I just think you have to give people who have entertained you in the past the benefit of the doubt, at least initially. How can anyone judge anything from one episode? Esp. from someone so talented? Could it end up being a giant self-indulgent wank-fest? Sure. Could is also be brilliant? Less likely, but possibly.

Artists have to spread their wings. And if JFC only ends up being the bridge that takes him between two great series, then so be it. But you can't just write a show off after one ep, given Milch's background.

(I also think HBO didn't do Milch any favors by putting the premiere of a difficult, patience-requiring show right after an extremely patience-testing ending on the Sopranos. I think people were just too agitated.)

And finally...Rebecca DeMornay? Yeeeee-ow. We should all be so luck to age that well...

Abbie said...

I gave it a second chance last night and it was much better without the Sopranos finale hanging over my head. I explained it to my wife, however, and she said it sounded too much like Lost, what with the name-dropping and the magical realism.

I haven't seen any Deadwood, so I can't comment on that.

I'll watch several episodes and see. It's not like I'm watching much else but HBO this summer.

Ty Keenan said...

I just got around to watching it and really kinda loved it. I'm a little surprised that people think it's substantially weirder than Deadwood. Outside of the John stuff, I didn't think it was really any more bizarre; I mean, the Cunningham stuff was weird, but they at least tried to give it some backstory--more than Mr. W ever got during Deadwood S2, at least. And as odd as all the John stuff was, I thought most of the reactions to him were legitimate. Butchie was more accepting than a regular person would be, but he clearly needs money and in some way appreciates being worshipped, even if he projected that onto John.

I think what might be getting at everyone is that this one takes place in something approaching the present day, whereas with Deadwood it was possible to chalk a lot of it up to the time period, even if it wasn't indicative of the way life was really lived in those times.

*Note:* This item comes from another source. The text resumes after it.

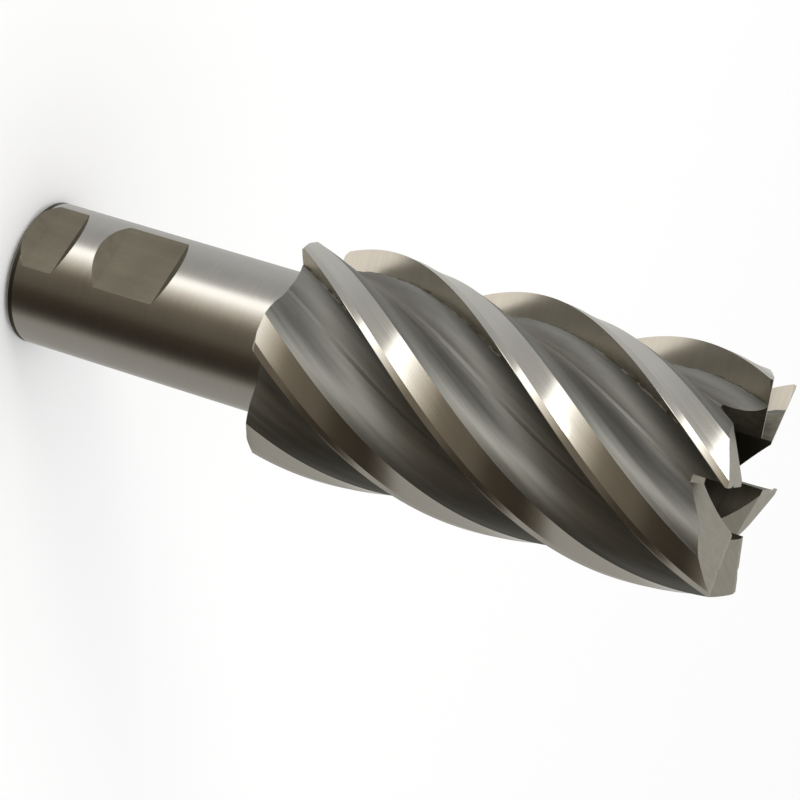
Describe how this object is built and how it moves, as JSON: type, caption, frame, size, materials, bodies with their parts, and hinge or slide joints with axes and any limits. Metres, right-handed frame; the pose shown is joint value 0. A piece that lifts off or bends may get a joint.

That said, this show has a long way to go before it matches Deadwood. I just wish more people weren't so inclined to dislike it ahead of time.

Sara Anne said...

I only watched it last night and my immediate reaction was: this is odd. It was slow, but hopefully the pace will pick up now that we've been introduced to the characters.

I got really distraced by the guy who bought the hotel, knowing I've seen him before and after lookin ghim up, I now know he was one of David's friends on Six Feet Under.

I hope my relationship with this show isn't like with Carnivale where I wacthed it every week hoping I'd figure out what the hell was going on.

Dark Tyler said...

What numbers did "Deadwood" usually do? "John" held 3.5 million viewers. It's HBO so I'm not gonna be obsessing over viewership for the time being, I'm just curious if this is a decent number or a disaster.

ooda said...

I think Deadwood tended to get around the 2.5 million mark, so you could view 3.5 mill as being a decent number, or on the flip side, kinda low for a series premiere. Though it looks like some people may return to JFC in the coming weeks, so it might not be that bad a fall.

From memory, I think Entourage gets around 3 million viewers.

Dark Tyler said...

Cool. It looks like the kind of show that grows on you, so it'd be great if it became a hit. Even a modest one.

Fletch said...

John From Cincinnati is such a great show. It's so random. But it somehow is all connected at the same time. It makes you think. I like shows like that. This coming from a true Deadwood fan. I'm not so angry at the fact of them cancelling that show, but if you think about it the whole storyline would have come to an end sometime, because it's a history based story. I would be disappointed if there wasn't a follow up movie or something. Sunday nights on HBO (Entourage and John), the only thing that I like about sundays, until football season.